Locate the lines where "that" occurs and copy them as they stand.

##############################

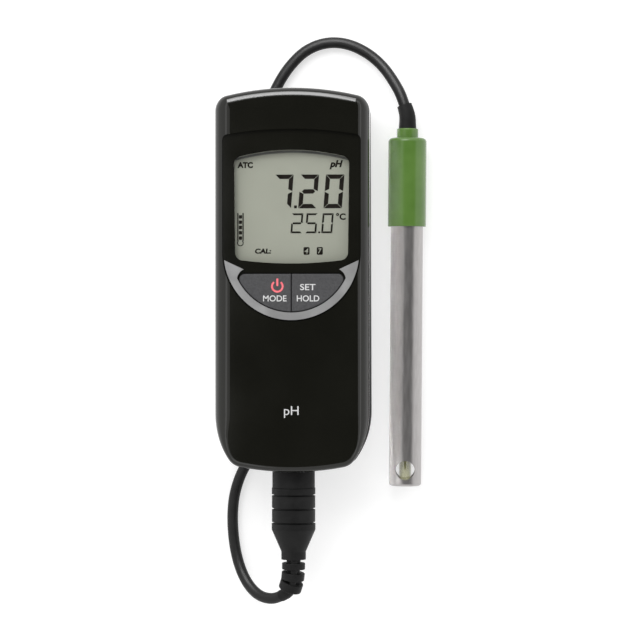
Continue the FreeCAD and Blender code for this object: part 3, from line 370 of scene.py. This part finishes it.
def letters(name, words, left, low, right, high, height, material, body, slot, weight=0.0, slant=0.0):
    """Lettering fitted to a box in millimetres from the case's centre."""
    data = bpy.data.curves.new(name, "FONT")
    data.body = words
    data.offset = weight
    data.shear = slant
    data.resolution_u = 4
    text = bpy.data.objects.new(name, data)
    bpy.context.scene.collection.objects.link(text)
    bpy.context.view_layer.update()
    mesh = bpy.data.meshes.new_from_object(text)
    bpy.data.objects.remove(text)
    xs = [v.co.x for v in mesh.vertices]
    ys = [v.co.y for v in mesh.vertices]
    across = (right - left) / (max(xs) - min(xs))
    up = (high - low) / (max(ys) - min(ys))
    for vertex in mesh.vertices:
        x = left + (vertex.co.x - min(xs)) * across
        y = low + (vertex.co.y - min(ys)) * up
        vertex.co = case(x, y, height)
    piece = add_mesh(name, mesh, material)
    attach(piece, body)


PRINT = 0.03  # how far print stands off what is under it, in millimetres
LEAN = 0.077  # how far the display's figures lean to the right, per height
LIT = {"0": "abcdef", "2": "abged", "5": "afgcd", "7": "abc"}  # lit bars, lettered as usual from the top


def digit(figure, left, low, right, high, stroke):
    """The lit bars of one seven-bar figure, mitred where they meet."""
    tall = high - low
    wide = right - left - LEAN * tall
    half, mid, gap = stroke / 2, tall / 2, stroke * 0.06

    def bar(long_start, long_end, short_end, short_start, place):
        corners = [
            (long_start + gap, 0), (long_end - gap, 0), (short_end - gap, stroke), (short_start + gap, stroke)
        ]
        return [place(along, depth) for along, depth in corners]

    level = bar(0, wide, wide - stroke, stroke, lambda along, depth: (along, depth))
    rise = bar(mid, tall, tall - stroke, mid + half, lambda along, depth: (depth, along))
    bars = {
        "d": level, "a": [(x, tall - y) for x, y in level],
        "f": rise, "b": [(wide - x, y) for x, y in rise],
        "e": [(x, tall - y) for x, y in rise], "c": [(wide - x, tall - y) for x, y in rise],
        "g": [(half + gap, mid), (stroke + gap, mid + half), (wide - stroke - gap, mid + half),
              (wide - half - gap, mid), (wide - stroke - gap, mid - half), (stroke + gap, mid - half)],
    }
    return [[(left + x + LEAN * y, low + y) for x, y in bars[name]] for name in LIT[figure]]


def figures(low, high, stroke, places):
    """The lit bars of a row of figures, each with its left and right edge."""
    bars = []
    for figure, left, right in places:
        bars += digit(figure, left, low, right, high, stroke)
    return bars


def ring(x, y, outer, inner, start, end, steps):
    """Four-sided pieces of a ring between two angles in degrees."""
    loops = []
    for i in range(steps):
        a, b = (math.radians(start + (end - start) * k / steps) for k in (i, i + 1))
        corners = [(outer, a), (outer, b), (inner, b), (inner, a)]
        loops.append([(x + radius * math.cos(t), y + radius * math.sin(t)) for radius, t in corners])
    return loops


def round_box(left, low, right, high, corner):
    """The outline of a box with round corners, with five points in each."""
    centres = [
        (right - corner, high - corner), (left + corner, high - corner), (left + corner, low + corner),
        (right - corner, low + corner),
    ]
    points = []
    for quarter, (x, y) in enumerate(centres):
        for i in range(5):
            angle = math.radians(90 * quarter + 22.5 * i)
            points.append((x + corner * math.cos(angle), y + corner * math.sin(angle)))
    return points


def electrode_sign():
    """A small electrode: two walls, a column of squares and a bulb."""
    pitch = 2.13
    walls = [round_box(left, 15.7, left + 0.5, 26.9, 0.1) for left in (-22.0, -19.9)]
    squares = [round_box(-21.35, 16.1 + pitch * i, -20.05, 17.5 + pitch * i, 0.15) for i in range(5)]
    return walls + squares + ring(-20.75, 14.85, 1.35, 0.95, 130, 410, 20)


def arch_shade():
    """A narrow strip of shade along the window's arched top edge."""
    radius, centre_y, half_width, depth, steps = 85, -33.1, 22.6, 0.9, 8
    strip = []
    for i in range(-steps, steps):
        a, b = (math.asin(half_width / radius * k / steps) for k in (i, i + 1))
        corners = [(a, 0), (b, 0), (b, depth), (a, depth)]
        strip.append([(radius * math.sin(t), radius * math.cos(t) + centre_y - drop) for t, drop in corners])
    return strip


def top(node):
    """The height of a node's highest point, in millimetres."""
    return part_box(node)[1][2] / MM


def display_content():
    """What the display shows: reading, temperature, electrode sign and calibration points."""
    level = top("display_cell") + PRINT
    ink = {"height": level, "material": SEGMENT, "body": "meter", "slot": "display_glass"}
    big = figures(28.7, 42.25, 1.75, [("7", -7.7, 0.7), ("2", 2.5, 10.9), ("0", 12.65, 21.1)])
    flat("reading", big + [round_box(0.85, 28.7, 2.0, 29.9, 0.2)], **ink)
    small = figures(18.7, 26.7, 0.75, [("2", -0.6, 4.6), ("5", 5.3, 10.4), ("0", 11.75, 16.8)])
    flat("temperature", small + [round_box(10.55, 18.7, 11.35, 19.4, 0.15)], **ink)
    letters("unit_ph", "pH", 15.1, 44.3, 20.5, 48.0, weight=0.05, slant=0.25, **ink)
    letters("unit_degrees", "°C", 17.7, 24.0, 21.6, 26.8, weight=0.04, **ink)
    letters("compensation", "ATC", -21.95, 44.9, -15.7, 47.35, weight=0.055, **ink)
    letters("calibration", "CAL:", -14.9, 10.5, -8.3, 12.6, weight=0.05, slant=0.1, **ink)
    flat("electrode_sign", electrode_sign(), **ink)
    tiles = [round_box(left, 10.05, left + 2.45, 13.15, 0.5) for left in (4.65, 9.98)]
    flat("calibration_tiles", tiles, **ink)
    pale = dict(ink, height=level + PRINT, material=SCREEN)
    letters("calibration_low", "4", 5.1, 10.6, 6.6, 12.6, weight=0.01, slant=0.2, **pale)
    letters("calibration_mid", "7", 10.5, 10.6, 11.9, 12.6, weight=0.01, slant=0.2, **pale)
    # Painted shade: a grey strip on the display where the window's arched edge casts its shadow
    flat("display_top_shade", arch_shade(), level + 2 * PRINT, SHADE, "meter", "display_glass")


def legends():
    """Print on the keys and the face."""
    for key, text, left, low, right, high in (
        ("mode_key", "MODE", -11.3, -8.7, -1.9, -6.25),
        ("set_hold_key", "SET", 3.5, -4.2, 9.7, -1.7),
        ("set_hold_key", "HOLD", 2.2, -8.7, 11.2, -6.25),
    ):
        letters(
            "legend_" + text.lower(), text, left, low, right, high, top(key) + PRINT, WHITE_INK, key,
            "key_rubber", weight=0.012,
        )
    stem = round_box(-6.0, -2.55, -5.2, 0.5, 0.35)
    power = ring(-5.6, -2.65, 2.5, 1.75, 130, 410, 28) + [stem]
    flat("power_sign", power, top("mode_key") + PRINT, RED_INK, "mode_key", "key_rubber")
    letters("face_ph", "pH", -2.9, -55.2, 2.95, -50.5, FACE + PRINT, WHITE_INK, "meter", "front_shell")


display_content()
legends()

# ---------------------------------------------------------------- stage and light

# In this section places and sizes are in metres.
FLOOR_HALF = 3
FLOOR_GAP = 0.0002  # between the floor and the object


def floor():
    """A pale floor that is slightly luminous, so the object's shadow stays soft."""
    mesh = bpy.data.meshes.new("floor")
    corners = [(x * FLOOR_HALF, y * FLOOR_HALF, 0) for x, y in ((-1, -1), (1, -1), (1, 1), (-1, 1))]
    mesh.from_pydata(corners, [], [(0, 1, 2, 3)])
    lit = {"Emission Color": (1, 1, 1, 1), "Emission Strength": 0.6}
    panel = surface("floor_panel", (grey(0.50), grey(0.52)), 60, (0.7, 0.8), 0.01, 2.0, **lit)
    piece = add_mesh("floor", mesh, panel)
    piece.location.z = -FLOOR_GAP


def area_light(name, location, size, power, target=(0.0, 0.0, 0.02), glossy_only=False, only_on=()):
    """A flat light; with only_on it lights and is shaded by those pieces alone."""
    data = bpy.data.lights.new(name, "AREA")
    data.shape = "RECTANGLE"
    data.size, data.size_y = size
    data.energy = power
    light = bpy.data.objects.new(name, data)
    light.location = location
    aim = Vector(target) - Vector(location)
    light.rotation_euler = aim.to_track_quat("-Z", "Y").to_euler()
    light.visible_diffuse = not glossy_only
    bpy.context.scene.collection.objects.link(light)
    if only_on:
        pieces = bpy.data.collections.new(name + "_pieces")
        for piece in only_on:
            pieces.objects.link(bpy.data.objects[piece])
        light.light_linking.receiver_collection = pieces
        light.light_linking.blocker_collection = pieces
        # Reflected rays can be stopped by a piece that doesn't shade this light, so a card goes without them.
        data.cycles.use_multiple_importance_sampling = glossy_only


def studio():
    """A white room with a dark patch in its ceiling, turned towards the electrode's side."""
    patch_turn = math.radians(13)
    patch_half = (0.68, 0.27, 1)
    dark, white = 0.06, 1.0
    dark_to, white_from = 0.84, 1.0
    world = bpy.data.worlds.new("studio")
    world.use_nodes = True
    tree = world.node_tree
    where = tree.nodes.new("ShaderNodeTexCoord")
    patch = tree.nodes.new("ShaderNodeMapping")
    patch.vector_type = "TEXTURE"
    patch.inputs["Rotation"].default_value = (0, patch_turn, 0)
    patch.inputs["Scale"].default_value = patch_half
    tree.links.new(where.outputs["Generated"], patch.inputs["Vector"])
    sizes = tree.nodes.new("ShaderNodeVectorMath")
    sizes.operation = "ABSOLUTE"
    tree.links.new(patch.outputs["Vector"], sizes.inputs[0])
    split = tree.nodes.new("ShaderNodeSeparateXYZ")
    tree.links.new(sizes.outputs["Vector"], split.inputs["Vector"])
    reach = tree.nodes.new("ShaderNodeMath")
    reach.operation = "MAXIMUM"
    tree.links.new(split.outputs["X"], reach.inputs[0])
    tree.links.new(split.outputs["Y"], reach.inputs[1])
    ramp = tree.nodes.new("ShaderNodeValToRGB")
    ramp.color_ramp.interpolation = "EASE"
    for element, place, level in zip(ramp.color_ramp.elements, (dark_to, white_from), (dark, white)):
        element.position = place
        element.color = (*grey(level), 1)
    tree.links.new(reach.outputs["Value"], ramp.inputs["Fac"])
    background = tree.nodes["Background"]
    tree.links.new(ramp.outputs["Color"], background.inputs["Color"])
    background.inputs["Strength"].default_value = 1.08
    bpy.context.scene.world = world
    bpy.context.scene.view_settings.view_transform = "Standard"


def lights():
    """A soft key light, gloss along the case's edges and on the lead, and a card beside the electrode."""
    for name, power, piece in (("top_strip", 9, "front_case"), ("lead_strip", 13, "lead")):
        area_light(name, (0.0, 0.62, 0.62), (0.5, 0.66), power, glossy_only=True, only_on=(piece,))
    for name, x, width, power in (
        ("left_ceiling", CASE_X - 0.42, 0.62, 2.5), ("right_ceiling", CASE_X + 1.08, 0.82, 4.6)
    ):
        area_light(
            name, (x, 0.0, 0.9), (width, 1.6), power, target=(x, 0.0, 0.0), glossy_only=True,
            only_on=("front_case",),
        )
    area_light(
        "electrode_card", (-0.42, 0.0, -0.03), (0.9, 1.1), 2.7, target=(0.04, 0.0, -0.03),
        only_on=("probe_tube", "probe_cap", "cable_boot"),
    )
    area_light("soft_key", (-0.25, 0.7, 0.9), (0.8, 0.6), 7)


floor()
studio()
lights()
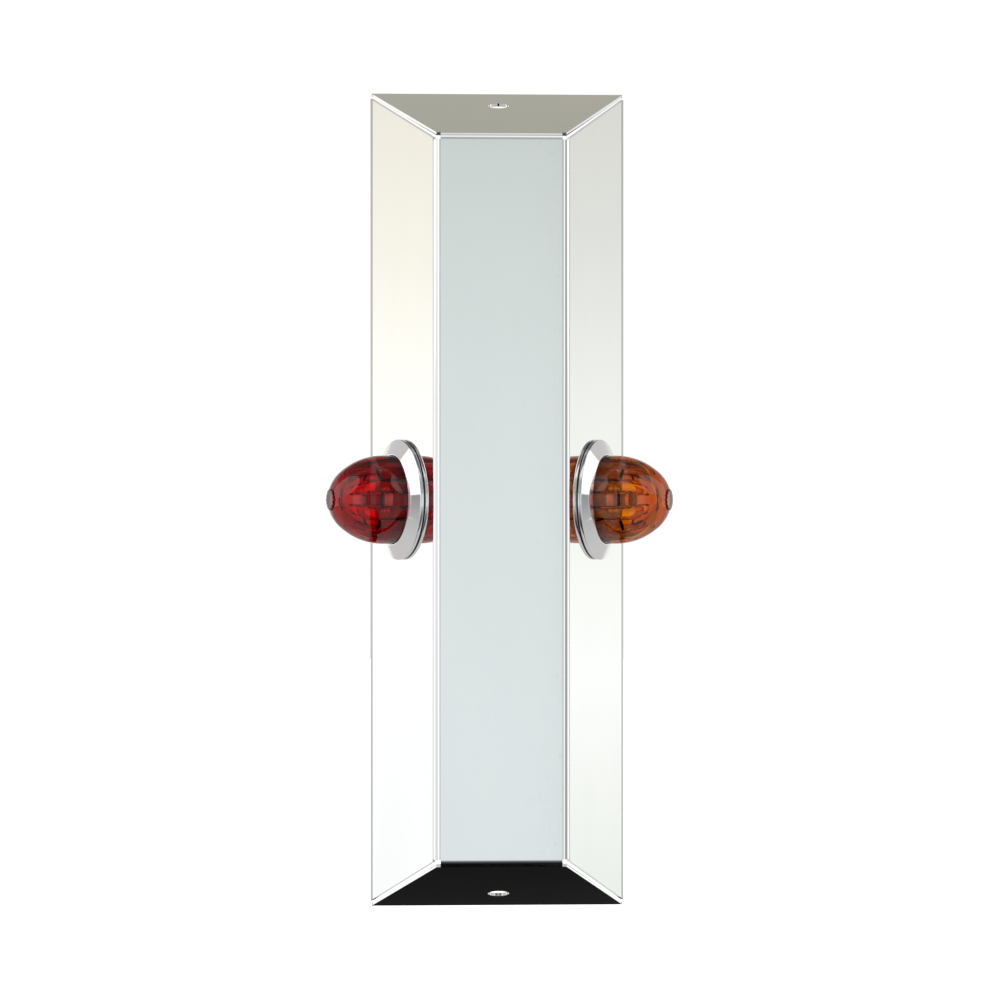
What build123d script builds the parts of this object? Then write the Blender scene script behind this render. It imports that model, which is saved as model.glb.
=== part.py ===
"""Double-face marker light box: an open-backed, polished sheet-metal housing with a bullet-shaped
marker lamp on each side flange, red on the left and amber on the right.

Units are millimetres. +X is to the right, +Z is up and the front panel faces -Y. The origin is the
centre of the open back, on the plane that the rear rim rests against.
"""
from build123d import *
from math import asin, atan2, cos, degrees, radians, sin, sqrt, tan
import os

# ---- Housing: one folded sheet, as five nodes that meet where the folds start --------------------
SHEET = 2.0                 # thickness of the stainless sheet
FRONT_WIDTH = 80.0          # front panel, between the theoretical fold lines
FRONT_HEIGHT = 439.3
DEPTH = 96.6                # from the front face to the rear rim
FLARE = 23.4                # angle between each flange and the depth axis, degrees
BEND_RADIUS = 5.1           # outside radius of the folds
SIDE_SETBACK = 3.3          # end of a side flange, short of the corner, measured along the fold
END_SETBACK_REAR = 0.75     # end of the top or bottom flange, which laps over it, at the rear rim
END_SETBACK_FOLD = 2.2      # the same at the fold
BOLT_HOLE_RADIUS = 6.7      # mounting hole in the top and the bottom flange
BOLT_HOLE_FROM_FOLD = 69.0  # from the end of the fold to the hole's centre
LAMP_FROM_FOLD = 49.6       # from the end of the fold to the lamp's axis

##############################

• **ANSWER TO THE PROBLEM**:
    """A pale floor that is slightly luminous, so the object's shadow stays soft."""
        # Reflected rays can be stopped by a piece that doesn't shade this light, so a card goes without them.
What build123d script builds the parts of this object? Then write the Blender scene script behind this render. It imports that model, which is saved as model.glb.
centre of the open back, on the plane that the rear rim rests against.
# ---- Housing: one folded sheet, as five nodes that meet where the folds start --------------------